## [Requirement]
Every line containing the word "metres" needs to be found and copied.

## [Provided entries]
....

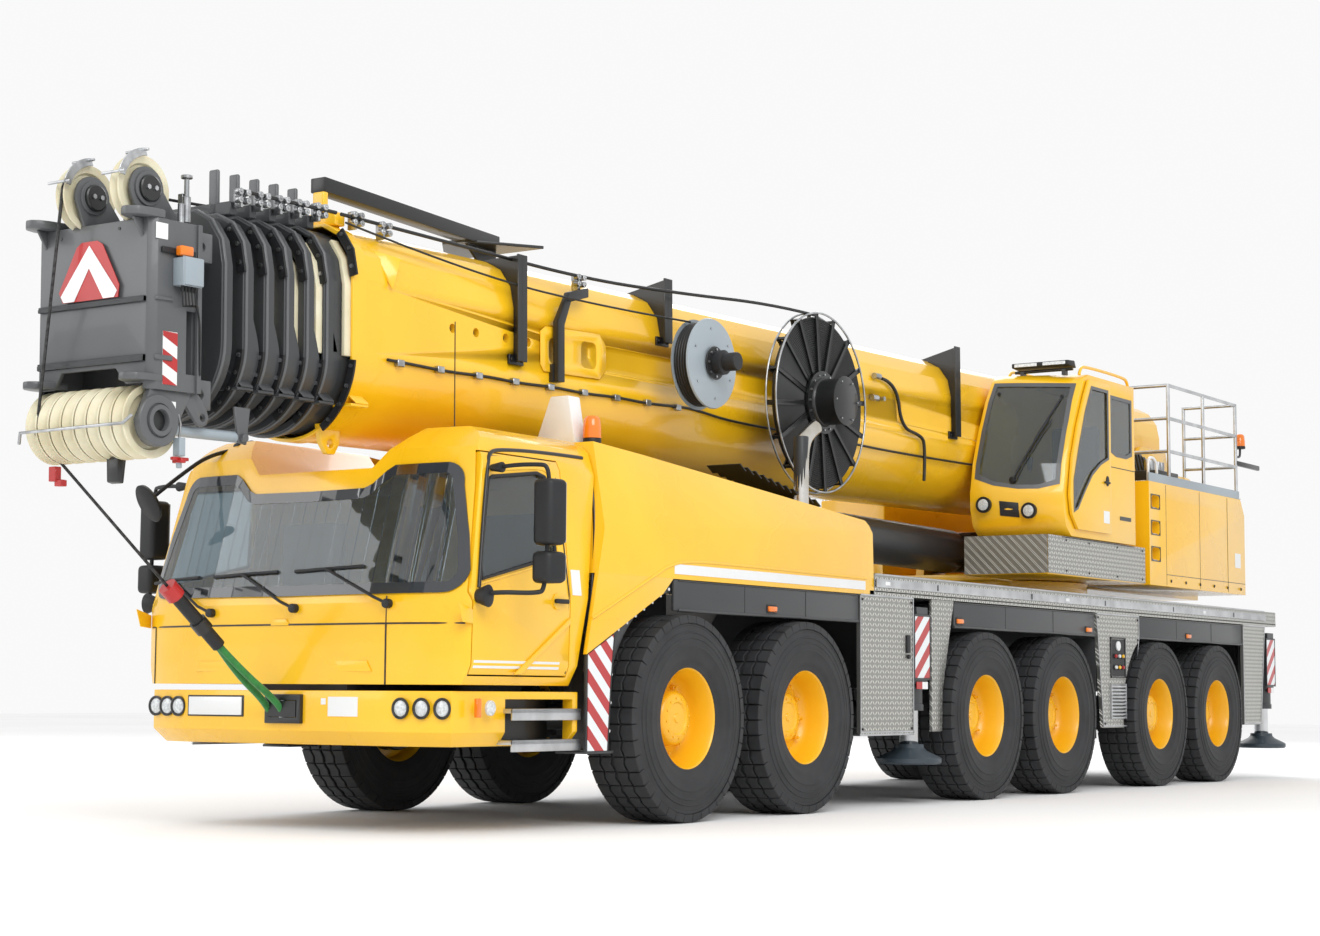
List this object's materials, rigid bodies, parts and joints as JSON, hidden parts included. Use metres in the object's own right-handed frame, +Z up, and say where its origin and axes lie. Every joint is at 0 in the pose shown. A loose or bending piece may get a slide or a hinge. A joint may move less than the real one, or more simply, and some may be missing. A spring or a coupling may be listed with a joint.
{
  "type": "mobile crane",
  "caption": "Long road-going mobile crane with a stowed telescopic boom, driver's cab, crane cab and sliding outriggers.",
  "frame": {"origin": "on the ground under the middle of the whole machine's length and width", "axes": "+X forward to the driver's cab and boom head, +Y the vehicle's left, +Z up"},
  "size_m": [17.1701, 3.7, 4.2199],
  "materials": {
    "yellow_paint": "semi-gloss yellow paint",
    "dark_paint": "satin dark grey paint",
    "grey_paint": "satin mid grey paint",
    "frame_paint": "satin dark grey chassis paint",
    "tread_plate": "chequered aluminium plate",
    "rail_aluminium": "satin tube",
    "tyre": "dusty black rubber",
    "window": "lightly tinted",
    "seat_cloth": "dark cloth",
    "cast_steel": "painted casting",
    "sheave_plastic": "cream cast nylon",
    "float_paint": "dark blue-grey"
  },
  "bodies": {
    "carrier": {"chassis_frame": "frame_paint", "axles": "cast_steel", "carrier_cab": "yellow_paint", "carrier_cab_glass": "window", "carrier_cab_interior": "seat_cloth", "front_bumper": "yellow_paint", "side_hoods": "yellow_paint", "arch_panels": "dark_paint", "deck_panels": "tread_plate", "engine_and_exhaust": "cast_steel"},
    "knuckle_1_left": {"knuckle_1_left": "cast_steel"},
    "wheel_1_left": {"wheel_1_left": "tyre"},
    "knuckle_1_right": {"knuckle_1_right": "cast_steel"},
    "wheel_1_right": {"wheel_1_right": "tyre"},
    "knuckle_2_left": {"knuckle_2_left": "cast_steel"},
    "wheel_2_left": {"wheel_2_left": "tyre"},
    "knuckle_2_right": {"knuckle_2_right": "cast_steel"},
    "wheel_2_right": {"wheel_2_right": "tyre"},
    "wheel_3_left": {"wheel_3_left": "tyre"},
    "wheel_3_right": {"wheel_3_right": "tyre"},
    "wheel_4_left": {"wheel_4_left": "tyre"},
    "wheel_4_right": {"wheel_4_right": "tyre"},
    "knuckle_5_left": {"knuckle_5_left": "cast_steel"},
    "wheel_5_left": {"wheel_5_left": "tyre"},
    "knuckle_5_right": {"knuckle_5_right": "cast_steel"},
    "wheel_5_right": {"wheel_5_right": "tyre"},
    "knuckle_6_left": {"knuckle_6_left": "cast_steel"},
    "wheel_6_left": {"wheel_6_left": "tyre"},
    "knuckle_6_right": {"knuckle_6_right": "cast_steel"},
    "wheel_6_right": {"wheel_6_right": "tyre"},
    "carrier_door_left": {"carrier_door_left": "yellow_paint"},
    "carrier_door_right": {"carrier_door_right": "yellow_paint"},
    "outrigger_front_left": {"outrigger_front_left": "yellow_paint"},
    "jack_front_left": {"jack_front_left": "float_paint"},
    "outrigger_front_right": {"outrigger_front_right": "yellow_paint"},
    "jack_front_right": {"jack_front_right": "float_paint"},
    "outrigger_rear_left": {"outrigger_rear_left": "yellow_paint"},
    "jack_rear_left": {"jack_rear_left": "float_paint"},
    "outrigger_rear_right": {"outrigger_rear_right": "yellow_paint"},
    "jack_rear_right": {"jack_rear_right": "float_paint"},
    "superstructure": {"superstructure_frame": "yellow_paint", "side_housing": "yellow_paint", "platform_railing": "rail_aluminium"},
    "hoist_drum": {"hoist_drum": "grey_paint"},
    "crane_cab": {"crane_cab": "yellow_paint", "crane_cab_glass": "window", "crane_cab_seat": "seat_cloth"},
    "crane_cab_door": {"crane_cab_door": "yellow_paint"},
    "boom_base": {"boom_base": "yellow_paint"},
    "telescope_1": {"telescope_1": "dark_paint"},
    "telescope_2": {"telescope_2": "dark_paint"},
    "telescope_3": {"telescope_3": "dark_paint"},
    "telescope_4": {"telescope_4": "dark_paint"},
    "telescope_5": {"telescope_5": "dark_paint"},
    "boom_head": {"boom_head": "grey_paint"},
    "lower_sheaves": {"lower_sheaves": "sheave_plastic"},
    "hose_reel": {"hose_reel": "dark_paint"},
    "cable_reel": {"cable_reel": "dark_paint"},
    "luff_barrel": {"luff_barrel": "dark_paint"},
    "luff_rod": {"luff_rod": "grey_paint"}
  },
  "joints": [
    {"name": "steer_1_left", "type": "hinge", "parent": "carrier", "child": "knuckle_1_left", "pos_m": [4.15, 1, 0.73], "axis": [0, 0, 1], "range_deg": [-30, 30]},
    {"name": "roll_1_left", "type": "hinge", "parent": "knuckle_1_left", "child": "wheel_1_left", "pos_m": [4.15, 1.315, 0.73], "axis": [0, 1, 0], "continuous": true},
    {"name": "steer_1_right", "type": "hinge", "parent": "carrier", "child": "knuckle_1_right", "pos_m": [4.15, -1, 0.73], "axis": [0, 0, 1], "range_deg": [-30, 30]},
    {"name": "roll_1_right", "type": "hinge", "parent": "knuckle_1_right", "child": "wheel_1_right", "pos_m": [4.15, -1.315, 0.73], "axis": [0, 1, 0], "continuous": true},
    {"name": "steer_2_left", "type": "hinge", "parent": "carrier", "child": "knuckle_2_left", "pos_m": [2.5, 1, 0.73], "axis": [0, 0, 1], "range_deg": [-23.4, 23.4]},
    {"name": "roll_2_left", "type": "hinge", "parent": "knuckle_2_left", "child": "wheel_2_left", "pos_m": [2.5, 1.315, 0.73], "axis": [0, 1, 0], "continuous": true},
    {"name": "steer_2_right", "type": "hinge", "parent": "carrier", "child": "knuckle_2_right", "pos_m": [2.5, -1, 0.73], "axis": [0, 0, 1], "range_deg": [-23.4, 23.4]},
    {"name": "roll_2_right", "type": "hinge", "parent": "knuckle_2_right", "child": "wheel_2_right", "pos_m": [2.5, -1.315, 0.73], "axis": [0, 1, 0], "continuous": true},
    {"name": "roll_3_left", "type": "hinge", "parent": "carrier", "child": "wheel_3_left", "pos_m": [-0.66, 1.315, 0.73], "axis": [0, 1, 0], "continuous": true},
    {"name": "roll_3_right", "type": "hinge", "parent": "carrier", "child": "wheel_3_right", "pos_m": [-0.66, -1.315, 0.73], "axis": [0, 1, 0], "continuous": true},
    {"name": "roll_4_left", "type": "hinge", "parent": "carrier", "child": "wheel_4_left", "pos_m": [-2.31, 1.315, 0.73], "axis": [0, 1, 0], "continuous": true},
    {"name": "roll_4_right", "type": "hinge", "parent": "carrier", "child": "wheel_4_right", "pos_m": [-2.31, -1.315, 0.73], "axis": [0, 1, 0], "continuous": true},
    {"name": "steer_5_left", "type": "hinge", "parent": "carrier", "child": "knuckle_5_left", "pos_m": [-4.7, 1, 0.73], "axis": [0, 0, 1], "range_deg": [-12, 12]},
    {"name": "roll_5_left", "type": "hinge", "parent": "knuckle_5_left", "child": "wheel_5_left", "pos_m": [-4.7, 1.315, 0.73], "axis": [0, 1, 0], "continuous": true},
    {"name": "steer_5_right", "type": "hinge", "parent": "carrier", "child": "knuckle_5_right", "pos_m": [-4.7, -1, 0.73], "axis": [0, 0, 1], "range_deg": [-12, 12]},
    {"name": "roll_5_right", "type": "hinge", "parent": "knuckle_5_right", "child": "wheel_5_right", "pos_m": [-4.7, -1.315, 0.73], "axis": [0, 1, 0], "continuous": true},
    {"name": "steer_6_left", "type": "hinge", "parent": "carrier", "child": "knuckle_6_left", "pos_m": [-6.35, 1, 0.73], "axis": [0, 0, 1], "range_deg": [-21, 21]},
    {"name": "roll_6_left", "type": "hinge", "parent": "knuckle_6_left", "child": "wheel_6_left", "pos_m": [-6.35, 1.315, 0.73], "axis": [0, 1, 0], "continuous": true},
    {"name": "steer_6_right", "type": "hinge", "parent": "carrier", "child": "knuckle_6_right", "pos_m": [-6.35, -1, 0.73], "axis": [0, 0, 1], "range_deg": [-21, 21]},
    {"name": "roll_6_right", "type": "hinge", "parent": "knuckle_6_right", "child": "wheel_6_right", "pos_m": [-6.35, -1.315, 0.73], "axis": [0, 1, 0], "continuous": true},
    {"name": "door_left", "type": "hinge", "parent": "carrier", "child": "carrier_door_left", "pos_m": [6.49, 1.425, 1.6], "axis": [0, 0, 1], "range_deg": [-75, 0]},
    {"name": "door_right", "type": "hinge", "parent": "carrier", "child": "carrier_door_right", "pos_m": [6.49, -1.425, 1.6], "axis": [0, 0, 1], "range_deg": [0, 75]},
    {"name": "beam_front_left", "type": "slide", "parent": "carrier", "child": "outrigger_front_left", "axis": [0, 1, 0], "range_m": [0, 2.1]},
    {"name": "leg_front_left", "type": "slide", "parent": "outrigger_front_left", "child": "jack_front_left", "axis": [0, 0, -1], "range_m": [0, 0.6]},
    {"name": "beam_front_right", "type": "slide", "parent": "carrier", "child": "outrigger_front_right", "axis": [0, -1, 0], "range_m": [0, 2.1]},
    {"name": "leg_front_right", "type": "slide", "parent": "outrigger_front_right", "child": "jack_front_right", "axis": [0, 0, -1], "range_m": [0, 0.6]},
    {"name": "beam_rear_left", "type": "slide", "parent": "carrier", "child": "outrigger_rear_left", "axis": [0, 1, 0], "range_m": [0, 2.1]},
    {"name": "leg_rear_left", "type": "slide", "parent": "outrigger_rear_left", "child": "jack_rear_left", "axis": [0, 0, -1], "range_m": [0, 0.6]},
    {"name": "beam_rear_right", "type": "slide", "parent": "carrier", "child": "outrigger_rear_right", "axis": [0, -1, 0], "range_m": [0, 2.1]},
    {"name": "leg_rear_right", "type": "slide", "parent": "outrigger_rear_right", "child": "jack_rear_right", "axis": [0, 0, -1], "range_m": [0, 0.6]},
    {"name": "slew", "type": "hinge", "parent": "carrier", "child": "superstructure", "pos_m": [-3.85, 0, 1.895], "axis": [0, 0, 1], "continuous": true},
    {"name": "hoist_turn", "type": "hinge", "parent": "superstructure", "child": "hoist_drum", "pos_m": [-7.75, 0, 2.64], "axis": [0, 1, 0], "continuous": true},
    {"name": "cab_tilt", "type": "hinge", "parent": "superstructure", "child": "crane_cab", "pos_m": [-4.27, 1, 2.45], "axis": [0, -1, 0], "range_deg": [0, 20]},
    {"name": "crane_door_slide", "type": "slide", "parent": "crane_cab", "child": "crane_cab_door", "axis": [-1, 0, 0], "range_m": [0, 0.6]},
    {"name": "luff", "type": "hinge", "parent": "superstructure", "child": "boom_base", "pos_m": [-6.95, 0, 3.35], "axis": [0, -1, 0], "range_deg": [0, 83]},
    {"name": "telescope_1_slide", "type": "slide", "parent": "boom_base", "child": "telescope_1", "axis": [0.9998, 0, -0.0182], "range_m": [0, 10.7]},
    {"name": "telescope_2_slide", "type": "slide", "parent": "telescope_1", "child": "telescope_2", "axis": [0.9998, 0, -0.0182], "range_m": [0, 10.7]},
    {"name": "telescope_3_slide", "type": "slide", "parent": "telescope_2", "child": "telescope_3", "axis": [0.9998, 0, -0.0182], "range_m": [0, 10.7]},
    {"name": "telescope_4_slide", "type": "slide", "parent": "telescope_3", "child": "telescope_4", "axis": [0.9998, 0, -0.0182], "range_m": [0, 10.7]},
    {"name": "telescope_5_slide", "type": "slide", "parent": "telescope_4", "child": "telescope_5", "axis": [0.9998, 0, -0.0182], "range_m": [0, 10.7]},
    {"name": "telescope_6_slide", "type": "slide", "parent": "telescope_5", "child": "boom_head", "axis": [0.9998, 0, -0.0182], "range_m": [0, 10.7]},
    {"name": "lower_sheaves_turn", "type": "hinge", "parent": "boom_head", "child": "lower_sheaves", "pos_m": [8.31674, 0, 2.48076], "axis": [0, 1, 0], "continuous": true},
    {"name": "hose_reel_turn", "type": "hinge", "parent": "boom_base", "child": "hose_reel", "pos_m": [3.01311, 0.9, 3.43118], "axis": [0, 1, 0], "continuous": true},
    {"name": "cable_reel_turn", "type": "hinge", "parent": "boom_base", "child": "cable_reel", "pos_m": [1.25081, 0.9, 3.32015], "axis": [0, 1, 0], "continuous": true},
    {"name": "luff_barrel_turn", "type": "hinge", "parent": "superstructure", "child": "luff_barrel", "pos_m": [-3.1, 0, 2.33], "axis": [0, -1, 0], "range_deg": [0, 99.11]},
    {"name": "luff_rod_slide", "type": "slide", "parent": "luff_barrel", "child": "luff_rod", "axis": [0.9999, 0, 0.0108], "range_m": [0, 4.833]}
  ],
  "couplings": [
    {"joint": "steer_1_right", "follows": "steer_1_left", "ratio": 1},
    {"joint": "steer_2_left", "follows": "steer_1_left", "ratio": 0.78},
    {"joint": "steer_2_right", "follows": "steer_1_left", "ratio": 0.78},
    {"joint": "steer_5_left", "follows": "steer_1_left", "ratio": -0.4},
    {"joint": "steer_5_right", "follows": "steer_1_left", "ratio": -0.4},
    {"joint": "steer_6_left", "follows": "steer_1_left", "ratio": -0.7},
    {"joint": "steer_6_right", "follows": "steer_1_left", "ratio": -0.7},
    {"joint": "luff_barrel_turn", "follows": "luff", "ratio": 1.1939},
    {"joint": "luff_rod_slide", "follows": "luff", "m_per_rad": 3.3352}
  ]
}
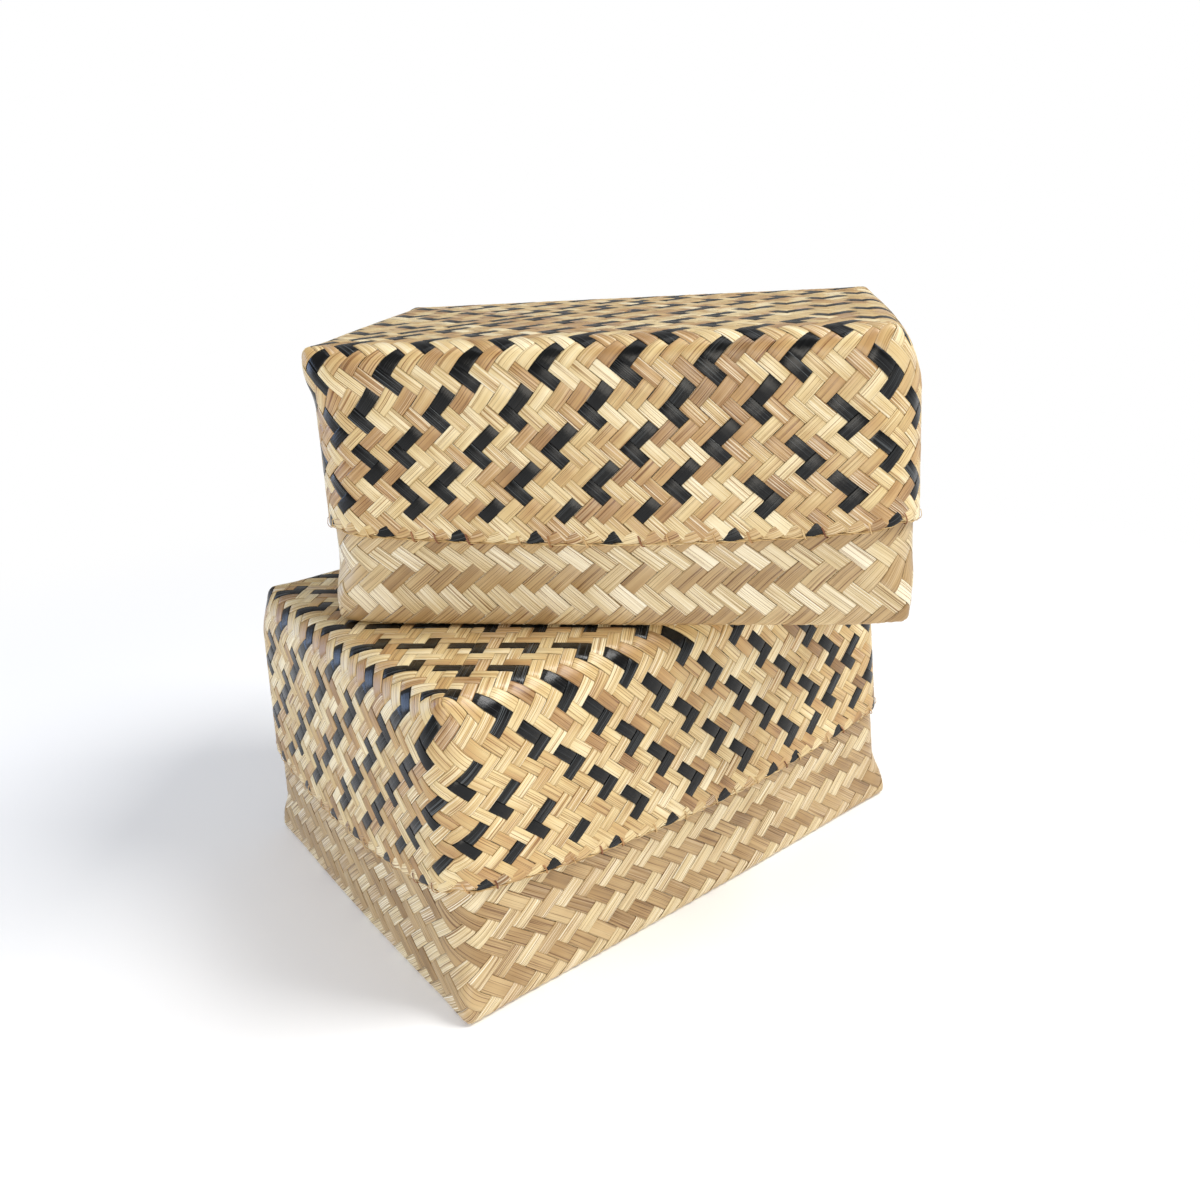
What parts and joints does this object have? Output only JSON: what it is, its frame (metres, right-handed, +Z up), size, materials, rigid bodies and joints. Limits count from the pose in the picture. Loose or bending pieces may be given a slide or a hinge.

....

## [Solved exercise]
List this object's materials, rigid bodies, parts and joints as JSON, hidden parts included. Use metres in the object's own right-handed frame, +Z up, and say where its origin and axes lie. Every joint is at 0 in the pose shown. A loose or bending piece may get a slide or a hinge. A joint may move less than the real one, or more simply, and some may be missing. A spring or a coupling may be listed with a joint.
What parts and joints does this object have? Output only JSON: what it is, its frame (metres, right-handed, +Z up), size, materials, rigid bodies and joints. Limits count from the pose in the picture. Loose or bending pieces may be given a slide or a hinge.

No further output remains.